RADHIKA MONGIA is Assistant Professor of Women’s Studies at UC Santa Cruz, and is currently completing a book titled “Genealogies of Globalization: Migration, Colonialism, and the State” that focuses on the relationship between colonial migration law and the formations of the modern nation-state system. She has published in Public Culture and Cultural Studies. Her talk argues that “abolition might well provide the best explanation for the global transformations of nineteenth-century contract law. It further suggests that the paradigmatic site for the separation of ‘consent’ from the notion of ‘equality in exchange’ that characterizes the nineteenth-century reformulation of the contract, and indeed of liberalism, is to be found not within the metropolitan heartland, but within the peripheral sites of Mauritius, the Caribbean, and India that the paper examines.”
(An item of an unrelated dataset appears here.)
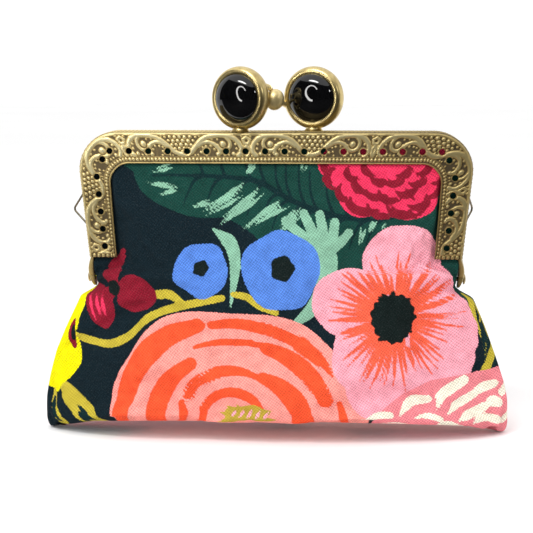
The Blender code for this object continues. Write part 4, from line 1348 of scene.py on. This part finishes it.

EDWARD CASEY is Professor of Philosophy at Stony Brook University, SUNY. The author of many books and articles, Professor Casey is widely recognized as the central philosopher on place. His three books on place stand as the foundational points of reference on the topic—Getting Back into Place: Toward a Renewed Understanding of the Place-World (Indiana, 1993), The Fate of Place: A Philosophical History (California, 1997), and Representing Place: Landscape Painting and Maps (Minnesota, 2002). About his talk, he writes, “[e]xtending my earlier work on place, I here explore the role of edges in human and non-human environments. In this presentation, I will take up the contrasting character of boundaries and borders, which I distinguish at several levels. I shall pay particular attention to the instance of the U.S.–Mexican border, focusing on various of its geographic, historical, and cultural vicissitudes.”

RAVI RAJAN is Associate Professor of Environmental Studies at UC Santa Cruz. He is the author of Modernizing Nature: Tropical Forestry and the Contested Legacy of Colonial Ecodevelopment, 1800–2000(Oxford, forthcoming 2005), and of several scholarly papers and edited anthologies, newspaper columns and radio shows. He is currently at work on a book entitled: “Sustenance, Security and Suffrage: Environmentalism and Justice in the Twenty-First Century.” His talk “will explore the emergence of the Spiderman India comic series against the backdrop of the cultural and economic changes that are shaking and shaping modern India. In doing so, it will enter the world of super heroes, villains, politicians, businessmen, cricketers, hockey players, scientists, astronauts, avant garde scholars, novelists, natural disasters, national triumphs, software programmers, BPOs and the Walter Mitty-like ruminations of the popular media and the imagination.”

MARK ANDERSON is Assistant Professor of Anthropology at UC Santa Cruz. His research interests include race, indigenism, diaspora, transnationalism, and Latin America. He has published articles in Transforming AnthropologyJournal of American Folklore, and Mesoamerica, and is currently working on a manuscript titled “Indigenous Rights and Black Diasporas: Garifuna and the Politics of Race and Culture in Honduras.” The project analyzes the multiple ways Garifuna identify as “Black” yet also claim a status of indigenous. The work explores everyday and organized struggles over the meanings of race, culture and identity in the context of neoliberal multiculturalism. His talk will explore how Honduran Garifuna relate to the racial geography they call “Black America.”